Are you able to find ethanol free 91 easily? I'd think it would be difficult in your area.
I think the swift 94 is gaining traction. Might look into that.
 

Roger Roger

Paid to sleep, fly for fun
#52
So initial thoughts. The airplane is definitely squirely. Fuel burn is amazing. I'm averaging 3.5 gallons an hour per lesson when you factor in taxi times. I've been using 91 octane. I had vapor lock two days ago on takeoff. Called the dealer and found out that when there are big temperate swings from night (lows in the 40's) to high temps during the day (80's) the fuel that california produces causes vapor lock in Rotax engines. This would explain why the "other" flight school at our airport have had 3-4 off airport landings(at the old el toro airport). The "fix" is when those temps are expected we are to use 100LL or at the very least a 50/50 blend of 91 and 100LL.

I got 20' in the air on takeoff and the engine powered down from vapor lock. I quickly "aborted" and still landed on remaining runway. The runway is only 2700' long. Thank god it didn't happen a few seconds later or else.....


Here are some pics
See, that kind of shiz is what gives LSA/homebuilt a bad name “oh, yeah, it just kind of quits on takeoff if the temperature is wrong”.
 

mrivc211

Well-Known Member
#55
See, that kind of shiz is what gives LSA/homebuilt a bad name “oh, yeah, it just kind of quits on takeoff if the temperature is wrong”.
I can give you more than a dozen examples of accidents happening in 121/135 ops for issues they never saw coming. Off the top of my head: British Airways B777 losing power on final approach. Had to do with lower than usual temps up at high altitude. Don't generalize.
 

mrivc211

Well-Known Member
#56
Do you have an electric fuel pump? Generally the Rotax doesn't require one but it generally will prevent any vapor lock issues. On for takeoff and landing like any plane.


I think the swift 94 is gaining traction. Might look into that.
Yeah it has an electric pump. I've been keeping it on anytime the PSI starts dropping off. I threw in a few gallons of 100LL today. The tanks were almost full so I could only add about 5 gallons but I intend to add another 5 tomorrow to top it off. The blend will be about 33% 100LL so I'll monitor the situation and the temps.
 

DE727UPS

Well-Known Member
#58
I bought a house near Kona cheaper than what my condo is San Clemente is worth. 3 years, 4 months until I retire. But who's counting...

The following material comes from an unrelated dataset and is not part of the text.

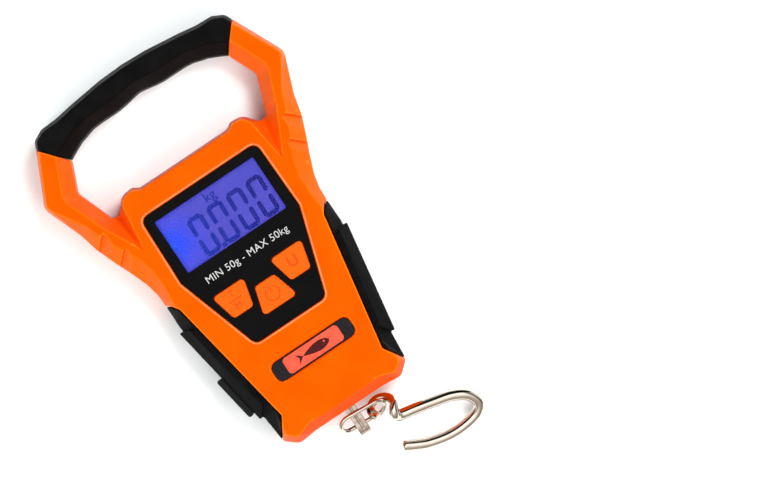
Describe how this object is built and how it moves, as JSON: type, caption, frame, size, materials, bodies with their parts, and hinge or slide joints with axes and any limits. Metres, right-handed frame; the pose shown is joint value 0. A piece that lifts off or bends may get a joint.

After I posted I was thinking your plane might be legal for ethanol in the fuel since it's an LSA. I wonder if ethanol in your gas could have caused the problem. I live near an area where there is a lot of boating and ethanol free auto gas is easy to find. Maybe try boat gas from a Marina but it would be as expensive as avgas probably. The good news is your fuel burn is so low that the savings from auto gas might not even be worth the trouble. I'm a big fan of auto gas in GA as a way to keep costs down. I had good success with it in the late 90's. Ethanol is bad for the fuel system unless the plane is designed to burn it.

The Sport Cruiser is my favorite LSA. Wouldn't be surprised if I bought one in retirement. That or a straight tail Cessna 150. Can't make up my mind.
 

z987k

Well-Known Member
#59
Yeah it has an electric pump. I've been keeping it on anytime the PSI starts dropping off. I threw in a few gallons of 100LL today. The tanks were almost full so I could only add about 5 gallons but I intend to add another 5 tomorrow to top it off. The blend will be about 33% 100LL so I'll monitor the situation and the temps.
So if you use LL, or a lot of it, I'm pretty sure you have to rebuild the gearbox rather often. I can't remember exactly, but there should be something in your engine manual/mx manual or maybe it's a service bulletin. Either way, find it and comply. Also make sure you use 100% dino oil. Nothing synthetic at all. 25 hour oil changes with LL to iirc.
 

Roger Roger

Paid to sleep, fly for fun
#60
I can give you more than a dozen examples of accidents happening in 121/135 ops for issues they never saw coming. Off the top of my head: British Airways B777 losing power on final approach. Had to do with lower than usual temps up at high altitude. Don't generalize.
Yeah, and then they traced down the problem and made a solution so a new operator of the type didn’t have the same thing happen and “oh, heh, yeah, sorry shoulda warned ya!”
So does a lycoming or continental if you use the wrong fuel.
Which is why they’ve got all kinds of placards and warnings about using the right fuel instead of letting people figure it out by trial and error and word of mouth.